**GIVEN PROBLEM**
Copy every line, leaving nothing out and adding nothing.

--- begin DATA ---

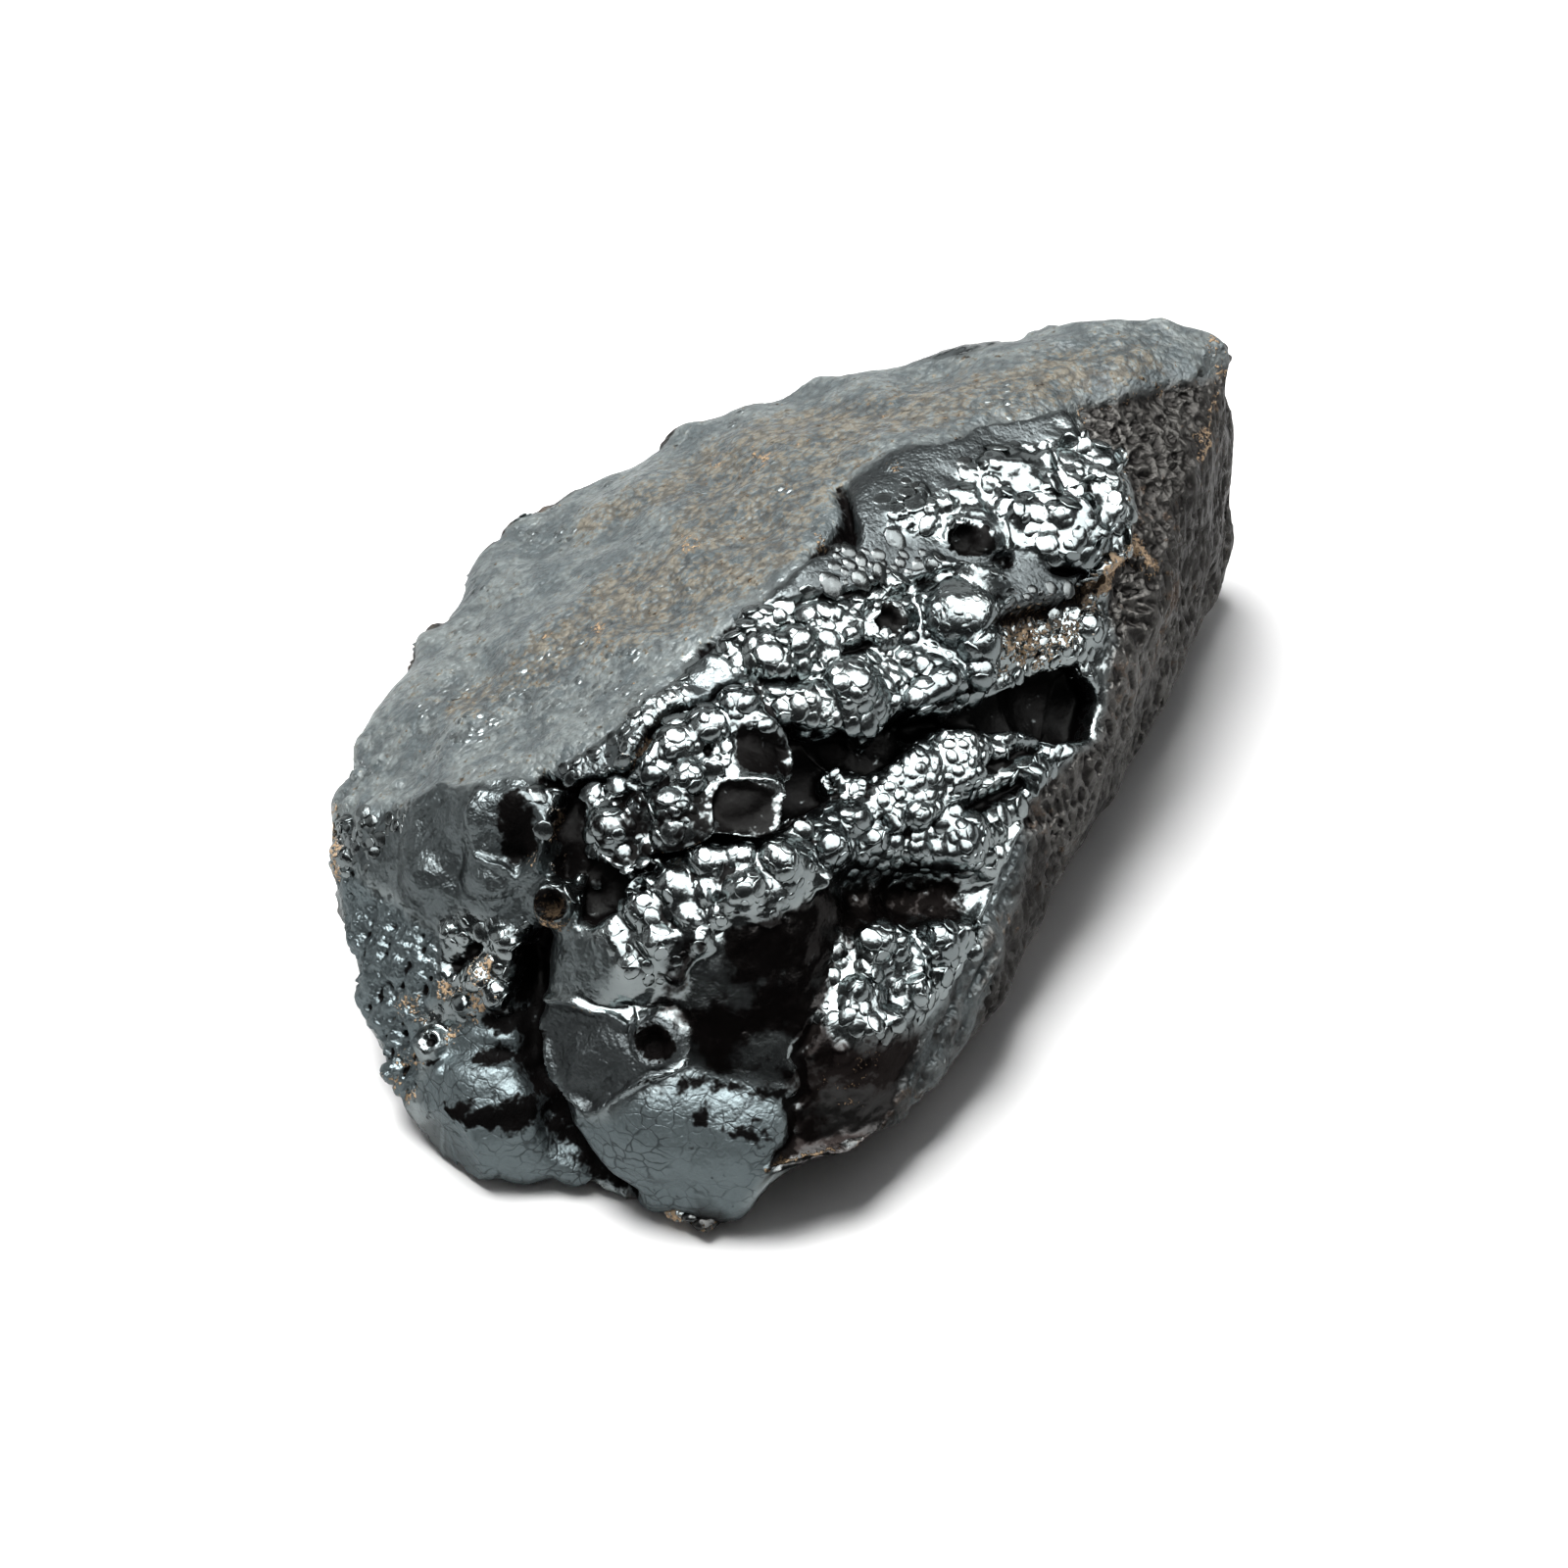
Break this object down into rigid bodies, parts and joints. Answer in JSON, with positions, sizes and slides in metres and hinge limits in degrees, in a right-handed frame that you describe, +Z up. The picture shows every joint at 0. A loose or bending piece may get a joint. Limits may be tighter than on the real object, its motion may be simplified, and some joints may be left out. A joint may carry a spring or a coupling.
{
  "type": "hematite specimen",
  "caption": "Loose lump of kidney-ore hematite with a glossy lumpy crust on its front, a flatter rusty grey top and a matte broken side, lying on a flat underside.",
  "frame": {"origin": "middle of the footprint, on the surface that the stone rests on", "axes": "+X along the long axis to the high far end, -Y towards the lumpy crust and the broken side, +Z up"},
  "size_m": [0.0834, 0.053, 0.03],
  "materials": {
    "hematite": "dark steel-grey, metallic gloss on the lumpy crust, satin grey with rust-brown bands on the top face, matte brown-grey on the broken side"
  },
  "bodies": {
    "root": {"hematite": "hematite"}
  },
  "joints": []
}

--- end DATA ---

**RESULT**
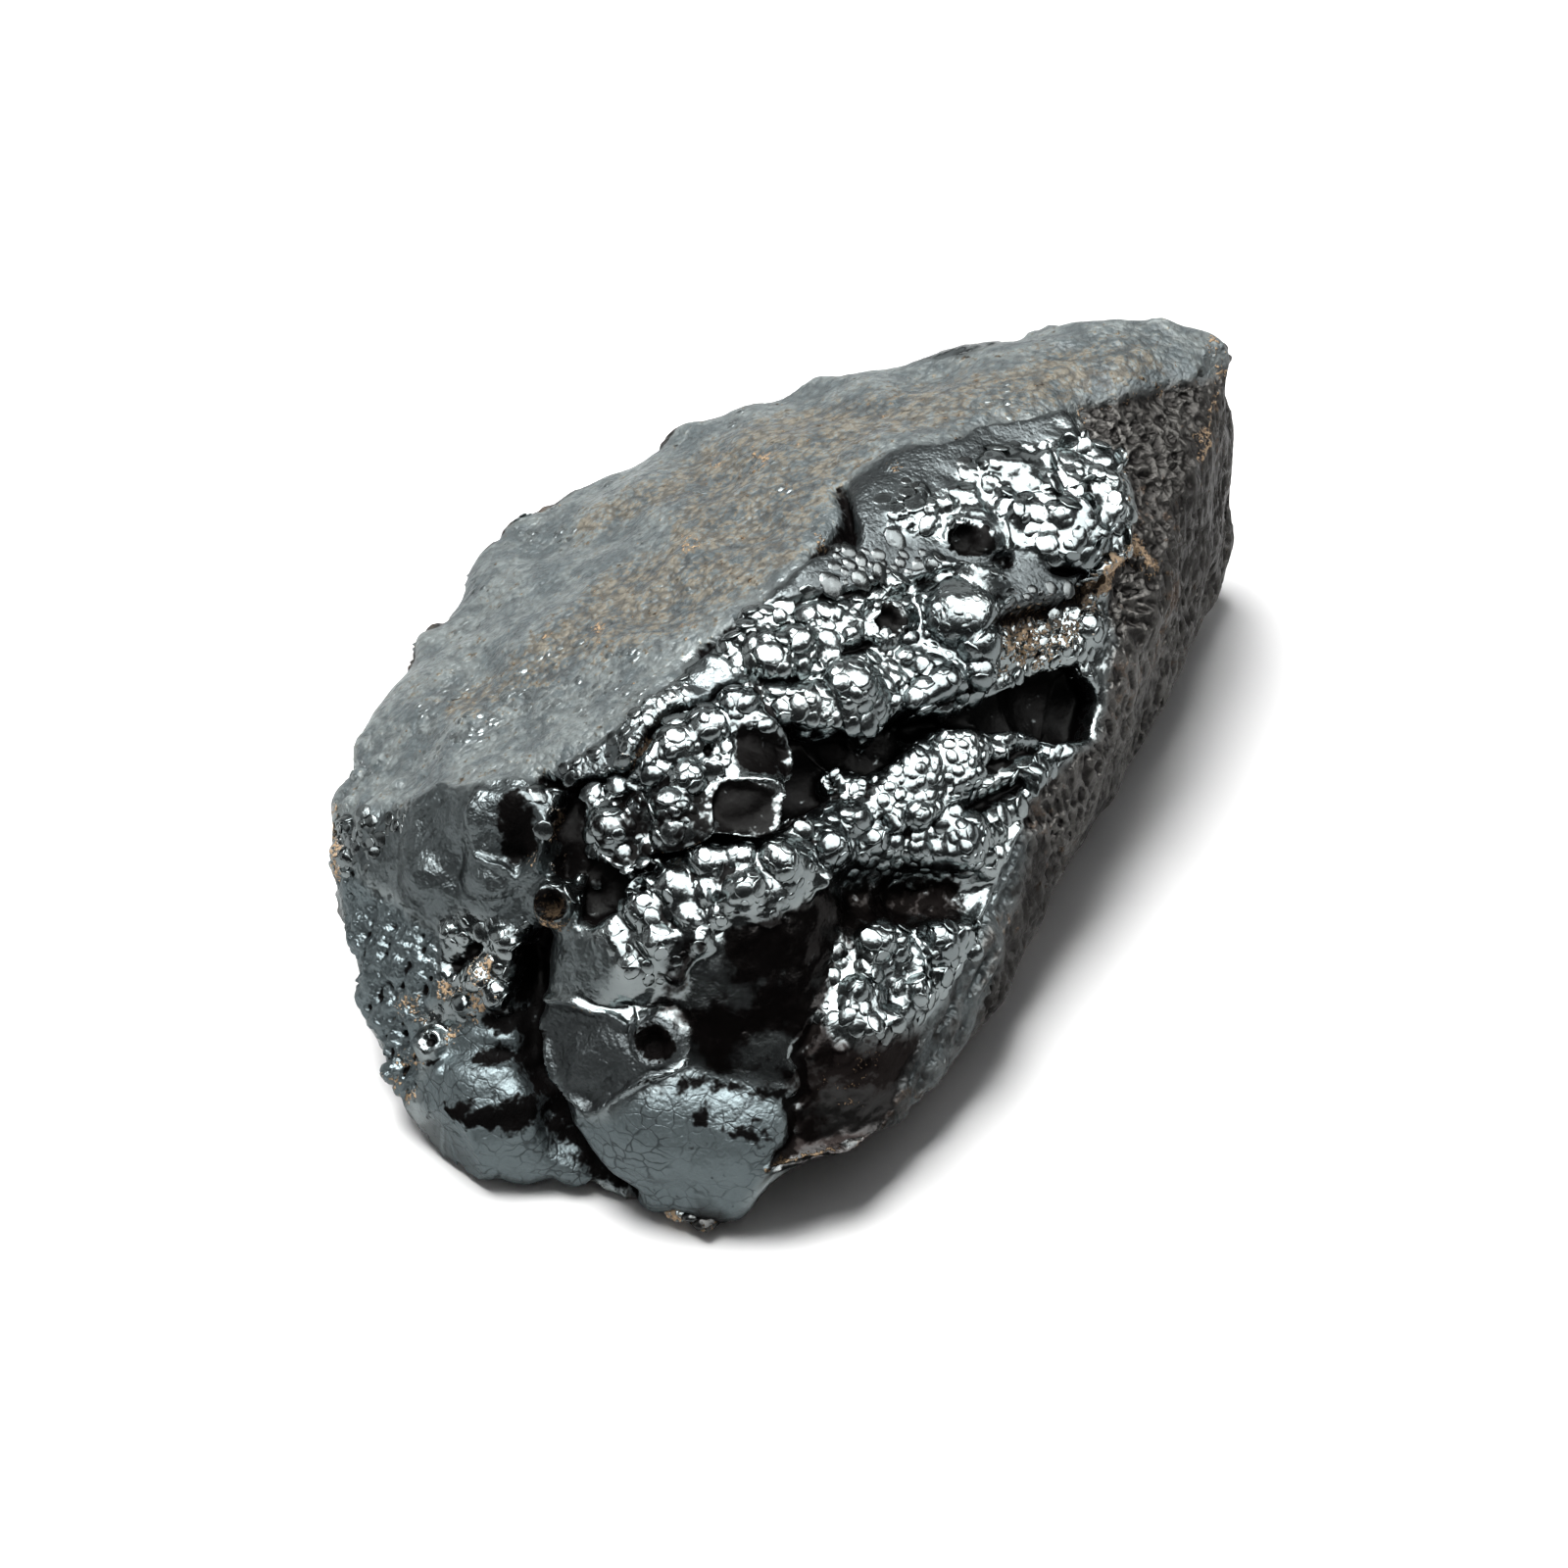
Break this object down into rigid bodies, parts and joints. Answer in JSON, with positions, sizes and slides in metres and hinge limits in degrees, in a right-handed frame that you describe, +Z up. The picture shows every joint at 0. A loose or bending piece may get a joint. Limits may be tighter than on the real object, its motion may be simplified, and some joints may be left out. A joint may carry a spring or a coupling.
{
  "type": "hematite specimen",
  "caption": "Loose lump of kidney-ore hematite with a glossy lumpy crust on its front, a flatter rusty grey top and a matte broken side, lying on a flat underside.",
  "frame": {"origin": "middle of the footprint, on the surface that the stone rests on", "axes": "+X along the long axis to the high far end, -Y towards the lumpy crust and the broken side, +Z up"},
  "size_m": [0.0834, 0.053, 0.03],
  "materials": {
    "hematite": "dark steel-grey, metallic gloss on the lumpy crust, satin grey with rust-brown bands on the top face, matte brown-grey on the broken side"
  },
  "bodies": {
    "root": {"hematite": "hematite"}
  },
  "joints": []
}